▶ [Given exercise]:
Take the material below and write it all out again exactly.

▶ [Source material]:

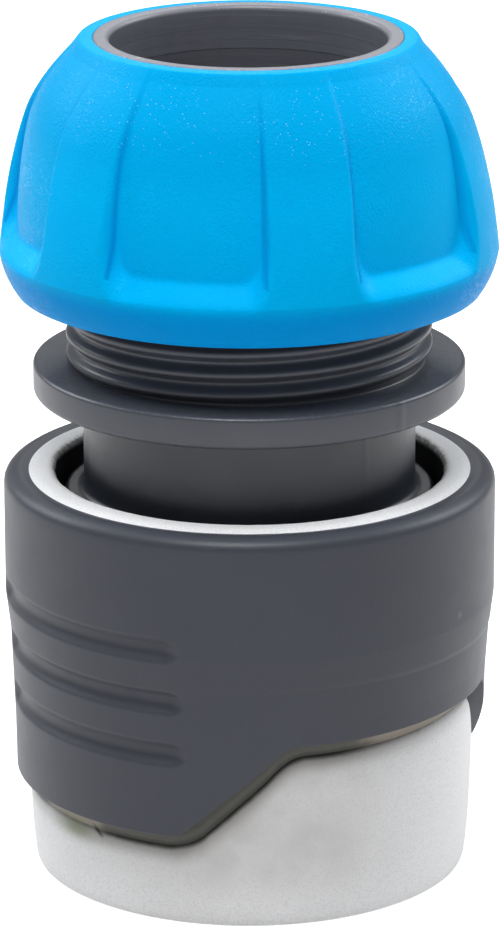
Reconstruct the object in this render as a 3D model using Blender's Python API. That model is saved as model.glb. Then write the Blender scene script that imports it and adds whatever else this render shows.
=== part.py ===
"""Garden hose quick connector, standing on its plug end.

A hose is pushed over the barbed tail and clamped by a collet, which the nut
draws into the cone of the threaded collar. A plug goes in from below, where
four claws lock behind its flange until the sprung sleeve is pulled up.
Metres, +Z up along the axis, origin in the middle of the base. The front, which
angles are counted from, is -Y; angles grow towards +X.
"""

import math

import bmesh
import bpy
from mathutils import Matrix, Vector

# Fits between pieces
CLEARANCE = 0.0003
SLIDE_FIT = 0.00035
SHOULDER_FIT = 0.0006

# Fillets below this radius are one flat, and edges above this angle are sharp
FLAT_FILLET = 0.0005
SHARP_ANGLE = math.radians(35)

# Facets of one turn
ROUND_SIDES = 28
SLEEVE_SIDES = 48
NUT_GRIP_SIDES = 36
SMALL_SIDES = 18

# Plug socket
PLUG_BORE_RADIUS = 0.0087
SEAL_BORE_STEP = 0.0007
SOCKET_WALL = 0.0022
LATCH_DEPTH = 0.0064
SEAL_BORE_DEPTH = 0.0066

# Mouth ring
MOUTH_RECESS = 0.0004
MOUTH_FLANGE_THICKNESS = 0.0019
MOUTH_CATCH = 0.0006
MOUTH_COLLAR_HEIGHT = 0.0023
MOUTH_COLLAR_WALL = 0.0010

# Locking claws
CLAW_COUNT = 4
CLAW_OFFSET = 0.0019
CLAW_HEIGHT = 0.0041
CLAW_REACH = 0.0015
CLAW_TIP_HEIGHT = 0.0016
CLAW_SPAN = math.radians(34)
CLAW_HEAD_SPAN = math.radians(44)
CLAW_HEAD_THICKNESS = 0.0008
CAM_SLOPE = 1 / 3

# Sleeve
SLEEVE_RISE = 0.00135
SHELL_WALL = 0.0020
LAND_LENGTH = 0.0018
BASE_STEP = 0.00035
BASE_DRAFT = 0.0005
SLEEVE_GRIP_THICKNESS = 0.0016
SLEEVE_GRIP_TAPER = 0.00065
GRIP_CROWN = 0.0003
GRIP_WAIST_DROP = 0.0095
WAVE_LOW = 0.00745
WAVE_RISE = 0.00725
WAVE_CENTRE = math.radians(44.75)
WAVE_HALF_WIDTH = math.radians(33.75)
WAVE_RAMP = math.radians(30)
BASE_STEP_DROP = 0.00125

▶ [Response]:
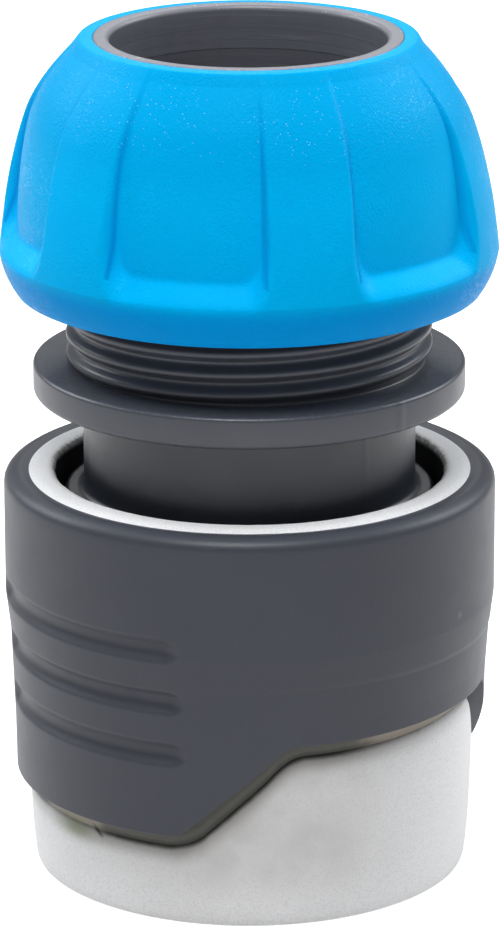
Reconstruct the object in this render as a 3D model using Blender's Python API. That model is saved as model.glb. Then write the Blender scene script that imports it and adds whatever else this render shows.
=== part.py ===
"""Garden hose quick connector, standing on its plug end.

A hose is pushed over the barbed tail and clamped by a collet, which the nut
draws into the cone of the threaded collar. A plug goes in from below, where
four claws lock behind its flange until the sprung sleeve is pulled up.
Metres, +Z up along the axis, origin in the middle of the base. The front, which
angles are counted from, is -Y; angles grow towards +X.
"""

import math

import bmesh
import bpy
from mathutils import Matrix, Vector

# Fits between pieces
CLEARANCE = 0.0003
SLIDE_FIT = 0.00035
SHOULDER_FIT = 0.0006

# Fillets below this radius are one flat, and edges above this angle are sharp
FLAT_FILLET = 0.0005
SHARP_ANGLE = math.radians(35)

# Facets of one turn
ROUND_SIDES = 28
SLEEVE_SIDES = 48
NUT_GRIP_SIDES = 36
SMALL_SIDES = 18

# Plug socket
PLUG_BORE_RADIUS = 0.0087
SEAL_BORE_STEP = 0.0007
SOCKET_WALL = 0.0022
LATCH_DEPTH = 0.0064
SEAL_BORE_DEPTH = 0.0066

# Mouth ring
MOUTH_RECESS = 0.0004
MOUTH_FLANGE_THICKNESS = 0.0019
MOUTH_CATCH = 0.0006
MOUTH_COLLAR_HEIGHT = 0.0023
MOUTH_COLLAR_WALL = 0.0010

# Locking claws
CLAW_COUNT = 4
CLAW_OFFSET = 0.0019
CLAW_HEIGHT = 0.0041
CLAW_REACH = 0.0015
CLAW_TIP_HEIGHT = 0.0016
CLAW_SPAN = math.radians(34)
CLAW_HEAD_SPAN = math.radians(44)
CLAW_HEAD_THICKNESS = 0.0008
CAM_SLOPE = 1 / 3

# Sleeve
SLEEVE_RISE = 0.00135
SHELL_WALL = 0.0020
LAND_LENGTH = 0.0018
BASE_STEP = 0.00035
BASE_DRAFT = 0.0005
SLEEVE_GRIP_THICKNESS = 0.0016
SLEEVE_GRIP_TAPER = 0.00065
GRIP_CROWN = 0.0003
GRIP_WAIST_DROP = 0.0095
WAVE_LOW = 0.00745
WAVE_RISE = 0.00725
WAVE_CENTRE = math.radians(44.75)
WAVE_HALF_WIDTH = math.radians(33.75)
WAVE_RAMP = math.radians(30)
BASE_STEP_DROP = 0.00125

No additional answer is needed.